Die Auseinandersetzung war hitzig und emotional, zum Teil chaotisch. Beide griffen den Kontrahenten an. An Vorwürfen mangelte es nicht. Hollande wirkte selbstsicher und verstand die Angriffe gut zu kontern. Hinsichtlich Haushaltdefizit pocht Sarkozy auf eine Schuldenbremse. Hollande will die Spitzenverdiener höher belasten. Oft sprachen beiden Streithähne gleichzeitig Die Präsentatoren versuchten immer wieder, die Kandidaten zu trennen.
Nachtrag vom 6. Mai, 2012: Die Rede "Moi President de la Republique ist gut angekommen.
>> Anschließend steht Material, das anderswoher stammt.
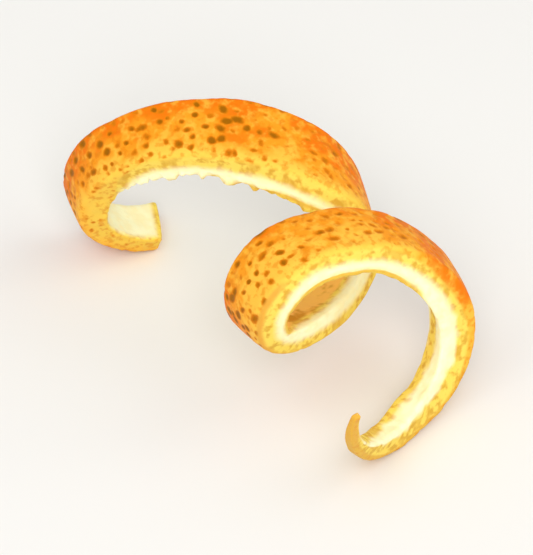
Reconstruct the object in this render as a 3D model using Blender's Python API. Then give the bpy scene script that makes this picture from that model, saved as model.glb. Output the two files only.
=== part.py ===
"""Twist of orange peel: one knife-cut strip of rind, curled into a loose left-hand coil.

The coil lies on its side. It runs along +X from the wide, square-cut end to the thin hooked
tip, and the floor it lies on is z = 0. One closed solid, all lengths in metres.
"""
from math import cos, pi, radians, sin

import bmesh
import bpy
from mathutils import Matrix, Vector

MM = 0.001

# ---- Named sizes -------------------------------------------------------------------------------
NODE = "orange_peel"
STEP_DEG = 5.0           # turn between two cross-sections of the loft
PITH_OVERHANG = 0.7      # the knife leans, so the near cut shows pith standing past the zest
EDGE_ROUND = 0.42        # rounding of the four long edges of the strip
ROUND_STEPS = 3          # facets in each rounded edge
FACE_STEPS = 5           # facets across the zest face and across the pith face
ZEST_CROWN = 0.22        # the zest keeps a little of the fruit's roundness across the strip
PITH_HOLLOW = 0.12       # the pith face is a little hollow across the strip
END_ROUND = 0.30         # softening of the two cut ends
END_SLANT_DEG = 12.0     # the first cut slants, so its near side starts this much turn later
SLANT_REACH_DEG = 60.0   # and the slant dies away over this much turn
TIP_FADE_FROM_DEG = 520  # the knife comes square as it runs out, so the overhang fades from here
LAY_PITCH_DEG = 1.1      # the coil settles this far, wide end up, onto its two low spots
SAG = 0.5                # how far the two low spots give under the coil's weight, strip and all
PRESSED_FLAT = 0.15      # how much of the zest's round is pressed flat against the floor

# Stations along the cut, from the wide end to the tip. Each says where the strip has got to and
# how it was cut there: turn about the coil's axis (degrees from the top), place along the axis,
# coil radius, the axis's own wander aside and up, then strip width, thickness and lean (degrees).
STATIONS = (
    (-192, -14.8, 8.9, -1.7, -1.3, 4.7, 2.1, 3),
    (-130, -15.9, 7.3, -1.5, -1.3, 4.5, 2.3, 18),
    (-85, -14.1, 6.7, -1.1, -0.9, 4.7, 2.3, 8),
    (-40, -10.4, 6.7, -1.0, -0.9, 5.1, 2.3, -5),
    (5, -4.9, 6.6, -0.6, -0.4, 6.1, 2.4, -18),
    (50, 1.2, 6.1, -0.4, 0.8, 6.8, 2.4, -27),
    (140, 5.5, 5.9, 1.5, 2.7, 6.3, 2.5, -21),
    (230, 10.0, 6.4, 1.4, 1.7, 5.0, 2.5, -19),
    (275, 10.7, 8.8, 0.5, 0.0, 5.4, 2.5, 1),
    (320, 11.3, 9.5, -0.6, -1.3, 6.1, 2.5, 3),
    (410, 14.9, 7.8, -0.6, -1.1, 4.5, 2.7, -11),
    (500, 17.5, 9.2, 0.1, -0.7, 2.6, 2.8, -20),
    (560, 20.6, 8.8, 0.3, -0.2, 2.0, 2.4, -8),
    (600, 23.7, 8.7, 0.4, 0.4, 1.5, 1.7, -5),
    (632, 26.2, 9.6, 0.5, 0.6, 0.8, 0.9, -3),
)
TURN, ALONG, RADIUS, ASIDE, UP, WIDTH, THICK, LEAN = range(8)

ZEST_COLOUR = (0.85, 0.33, 0.03, 1.0)
ZEST_ROUGHNESS = 0.42


# ---- The run of the strip ----------------------------------------------------------------------
def slope(column, i):
    """Rate of change of one station column at station i."""
    def chord(a, b):
        return (STATIONS[b][column] - STATIONS[a][column]) / (STATIONS[b][TURN] - STATIONS[a][TURN])

    last = len(STATIONS) - 1
    if i == 0:
        return chord(0, 1)
    if i == last:
        return chord(last - 1, last)
    before = STATIONS[i][TURN] - STATIONS[i - 1][TURN]
    after = STATIONS[i + 1][TURN] - STATIONS[i][TURN]
    return (chord(i - 1, i) * after + chord(i, i + 1) * before) / (before + after)


def at(column, turn):
    """One station column, smoothly carried through every station, at a turn in degrees."""
    i = 0
    while i < len(STATIONS) - 2 and turn > STATIONS[i + 1][TURN]:
        i += 1
    span = STATIONS[i + 1][TURN] - STATIONS[i][TURN]
    s = (turn - STATIONS[i][TURN]) / span
    start, end = STATIONS[i][column], STATIONS[i + 1][column]
    s2, s3 = s * s, s * s * s
    return ((2 * s3 - 3 * s2 + 1) * start + (3 * s2 - 2 * s3) * end
            + span * ((s3 - 2 * s2 + s) * slope(column, i) + (s3 - s2) * slope(column, i + 1)))


def centre(turn):
    """Middle of the strip at a turn. The turn runs left-handed about +X."""
    a = radians(turn)
    radius = at(RADIUS, turn)
    return Vector((at(ALONG, turn), at(ASIDE, turn) + radius * sin(a), at(UP, turn) + radius * cos(a)))


def frame(turn):
    """Directions at a turn: along the strip, across it towards the tip side, and out of the zest."""
    along = (centre(turn + 1.0) - centre(turn - 1.0)).normalized()
    axis = Vector((1.0, 0.0, 0.0))
    across = (axis - along * axis.dot(along)).normalized()
    out = along.cross(across)
    if out.dot(Vector((0.0, sin(radians(turn)), cos(radians(turn))))) < 0.0:
        out.negate()
    lean = radians(at(LEAN, turn))
    return along, across * cos(lean) + out * sin(lean), out * cos(lean) - across * sin(lean)


# ---- The cross-section -------------------------------------------------------------------------
def section(width, thick, overhang):
    """Cross-section as (across, out) pairs: zest face, near cut, pith face, far cut."""
    half_w, half_t = width / 2.0, thick / 2.0
    shift = overhang / 2.0
    r = min(EDGE_ROUND, 0.42 * half_w, 0.42 * half_t)
    corners = (
        (-half_w - shift, half_t, 180.0, 90.0),
        (half_w - shift, half_t, 90.0, 0.0),
        (half_w + shift, -half_t, 0.0, -90.0),
        (-half_w + shift, -half_t, -90.0, -180.0),
    )
    arcs = []
    for across, out, start, end in corners:
        ca = across - r if across > 0.0 else across + r
        co = out - r if out > 0.0 else out + r
        arcs.append([
            (ca + r * cos(radians(start + (end - start) * k / ROUND_STEPS)),
             co + r * sin(radians(start + (end - start) * k / ROUND_STEPS)))
            for k in range(ROUND_STEPS + 1)
        ])
    crown = ZEST_CROWN * width / 6.0
    hollow = PITH_HOLLOW * width / 6.0
    points = []
    for i, arc in enumerate(arcs):
        points += arc
        if i in (0, 2):
            (a0, o0), (a1, o1) = arc[-1], arcs[i + 1][0]
            lift = crown if i == 0 else hollow
            for k in range(1, FACE_STEPS):
                s = k / FACE_STEPS
                points.append((a0 + (a1 - a0) * s, o0 + (o1 - o0) * s + lift * sin(pi * s)))
    return points


def ring(turn, shrink=1.0, inset=0.0):
    """Points of one cross-section in space; inset moves it along the strip."""
    fade = (turn - TIP_FADE_FROM_DEG) / (STATIONS[-1][TURN] - TIP_FADE_FROM_DEG)
    overhang = PITH_OVERHANG * (1.0 - max(0.0, min(1.0, fade)))
    swing = END_SLANT_DEG * max(0.0, 1.0 - (turn - STATIONS[0][TURN]) / SLANT_REACH_DEG) ** 2
    width = at(WIDTH, turn)
    points = []
    for a, o in section(width, at(THICK, turn), overhang):
        turned = turn + swing * (a / width + 0.5)
        along, across, out = frame(turned)
        points.append(centre(turned) + along * inset + across * (a * shrink) + out * (o * shrink))
    return points


# ---- Lofting the strip -------------------------------------------------------------------------
def strip_rings():
    """Every cross-section from the wide end to the tip, with softened ends."""
    first, last = STATIONS[0][TURN], STATIONS[-1][TURN]
    steps = round((last - first) / STEP_DEG)
    rings = [ring(first, 1.0 - END_ROUND / at(THICK, first), 0.0)]
    rings.append(ring(first, 1.0, END_ROUND * 0.8))
    for k in range(1, steps):
        rings.append(ring(first + (last - first) * k / steps))
    rings.append(ring(last))
    rings.append(ring(last, 0.55, END_ROUND))
    return rings


def loft(rings):
    """Skin the cross-sections into one closed solid and cap both ends."""
    bm = bmesh.new()
    loops = [[bm.verts.new(p) for p in points] for points in rings]
    count = len(loops[0])
    for lower, upper in zip(loops, loops[1:]):
        for i in range(count):
            j = (i + 1) % count
            bm.faces.new((lower[i], lower[j], upper[j], upper[i]))
    bm.faces.new(loops[0])
    bm.faces.new(loops[-1])
    bmesh.ops.recalc_face_normals(bm, faces=bm.faces)
    return bm


def lay_down(rings):
    """Settle the cross-sections on the floor: the low ones give upwards and press flat."""
    pitch = Matrix.Rotation(radians(LAY_PITCH_DEG), 3, "Y")
    rings = [[pitch @ p for p in points] for points in rings]
    floor = min(p.z for points in rings for p in points) + SAG
    laid = []
    for points in rings:
        lift = max(0.0, floor - PRESSED_FLAT - min(p.z for p in points))
        laid.append([Vector((p.x, p.y, max(p.z + lift - floor, 0.0))) for p in points])
    return laid


def centre_over_origin(bm):
    """Put the middle of the coil's footprint over the origin and turn millimetres to metres."""
    xs = [v.co.x for v in bm.verts]
    ys = [v.co.y for v in bm.verts]
    middle = Vector(((min(xs) + max(xs)) / 2.0, (min(ys) + max(ys)) / 2.0, 0.0))
    bmesh.ops.translate(bm, verts=bm.verts, vec=-middle)
    bmesh.ops.scale(bm, verts=bm.verts, vec=(MM, MM, MM))


# ---- The scene ---------------------------------------------------------------------------------
def rind_material():
    """Fresh zest: waxy orange skin."""
    material = bpy.data.materials.new("orange rind")
    material.use_nodes = True
    shader = material.node_tree.nodes["Principled BSDF"]
    shader.inputs["Base Color"].default_value = ZEST_COLOUR
    shader.inputs["Roughness"].default_value = ZEST_ROUGHNESS
    return material


def main():
    for old in list(bpy.data.objects):
        bpy.data.objects.remove(old)
    bm = loft(lay_down(strip_rings()))
    centre_over_origin(bm)
    bmesh.ops.triangulate(bm, faces=bm.faces)
    mesh = bpy.data.meshes.new(NODE)
    bm.to_mesh(mesh)
    bm.free()
    mesh.materials.append(rind_material())
    parts = bpy.data.collections.new("orange peel")
    bpy.context.scene.collection.children.link(parts)
    parts.objects.link(bpy.data.objects.new(NODE, mesh))


main()
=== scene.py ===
"""Twist of orange peel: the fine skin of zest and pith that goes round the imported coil.

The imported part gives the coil's size and place. This script lays a fine mesh along its knife cut,
with the edges moved by up to half a millimetre, presses the oil glands into the zest, tears the
edge of the pith a little, and dresses both in their own finishes, on a pale studio floor.
"""
import logging
import random
from dataclasses import astuple, dataclass, field
from enum import Enum
from functools import cached_property
from math import cos, pi, radians, sin

import bmesh
import bpy
import numpy as np
from mathutils import Matrix, Vector, kdtree, noise


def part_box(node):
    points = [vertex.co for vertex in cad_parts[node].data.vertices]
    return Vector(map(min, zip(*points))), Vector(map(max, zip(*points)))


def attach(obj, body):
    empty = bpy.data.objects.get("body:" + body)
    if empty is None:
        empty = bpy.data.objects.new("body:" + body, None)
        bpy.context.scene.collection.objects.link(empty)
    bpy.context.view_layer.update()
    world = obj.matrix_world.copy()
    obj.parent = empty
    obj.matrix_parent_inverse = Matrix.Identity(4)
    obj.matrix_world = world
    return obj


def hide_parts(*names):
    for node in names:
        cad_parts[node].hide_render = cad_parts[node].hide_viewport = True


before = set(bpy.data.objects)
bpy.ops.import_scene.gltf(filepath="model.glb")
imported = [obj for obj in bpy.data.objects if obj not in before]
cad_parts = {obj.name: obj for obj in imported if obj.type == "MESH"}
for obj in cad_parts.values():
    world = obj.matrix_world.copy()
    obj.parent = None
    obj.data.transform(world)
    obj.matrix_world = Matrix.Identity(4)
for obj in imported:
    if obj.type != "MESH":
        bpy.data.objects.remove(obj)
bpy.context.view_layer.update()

Array = np.ndarray
Pair = tuple[float, float]
Socket = bpy.types.NodeSocket
LOG = logging.getLogger("orange peel")
MM = 0.001
NODE = "orange_peel"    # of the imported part
IMAGE_WIDTH, IMAGE_HEIGHT = 533, 555
FAR_OFF = 9.0    # mm, past which a distance makes no difference
TINY = 1e-9


# ---- Small helpers ----
def linear(colour: str) -> tuple[float, float, float, float]:
    """Turns an sRGB hex colour into the linear values that a shader takes.

    Args:
        colour: Six hex digits, such as "ff9d24".

    Returns:
        Linear red, green, blue and an alpha of one.
    """
    parts = [int(colour[i:i + 2], 16) / 255.0 for i in (0, 2, 4)]
    red, green, blue = [p / 12.92 if p <= 0.04045 else ((p + 0.055) / 1.055) ** 2.4 for p in parts]
    return red, green, blue, 1.0


def ease(value: Array | float, start: float, end: float) -> Array:
    """Goes smoothly from nought at start to one at end, whichever of the two is the larger.

    Args:
        value: What is measured.
        start: Where the step begins.
        end: Where the step is done.

    Returns:
        The eased share, between nought and one.
    """
    share = np.clip((np.asarray(value, float) - start) / (end - start), 0.0, 1.0)
    return share * share * (3.0 - 2.0 * share)


def grain(points: Array, size: float, salt: float = 0.0) -> Array:
    """Soft lumps of one size through space.

    Args:
        points: Places in millimetres, the last axis being x, y, z.
        size: Rough distance from one lump to the next, in millimetres.
        salt: Moves the pattern, so that two of them don't match.

    Returns:
        A value between about minus one and one for each place.
    """
    flat = points.reshape(-1, 3) / size + salt
    return np.array([noise.noise(Vector(p)) for p in flat]).reshape(points.shape[:-1])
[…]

Spiegel: Ich als Präsident der Republik
Das Regierungsprogramm in 200 Sekunden: François Hollande hatte im TV-Duell mit Nicolas Sarkozy einen grossen Moment - vielleicht den entscheidenden vor der Stichwahl am Sonntag. Fast 18 Millionen Franzosen haben am Mittwochabend die TV-Debatte zwischen Präsident Nicolas Sarkozy und seinem Herausforderer François Hollande verfolgt. Am Tag nach dem Duell wird immer deutlicher: Der Sozialist hat dem konservativen Amtsinhaber die Schau gestohlen. Den meisten Zuschauern ist von dem etwa dreistündigen Disput vor allem eine Szene in Erinnerung geblieben. Etwas mehr als zwei Stunden sind vergangen, als Moderatorin Laurence Ferrari fragt: "François Hollande, was für ein Präsident wären Sie?" Daraufhin stellt der Herausforderer in knapp 200 Sekunden in groben Zügen seine Agenda für die Präsidentschaft dar. Hollande verspricht einen neuen Führungsstil, der sich betont abgrenzen soll vom sprunghaften und oft abgehoben wirkenden Sarkozy, von dem es auch heisst, er reisse alles an sich und degradiere seine Kabinettsmitglieder zu ausführenden Gehilfen. Er erklärt, ein Präsident sein zu wollen, der sich aus der Parteipolitik heraushält und nicht allein den Willen des linken Lagers umsetzt. Jeden dieser Punkte leitete Hollande mit den Worten ein: "Moi, Président de la République" - "Ich als Präsident der Republik".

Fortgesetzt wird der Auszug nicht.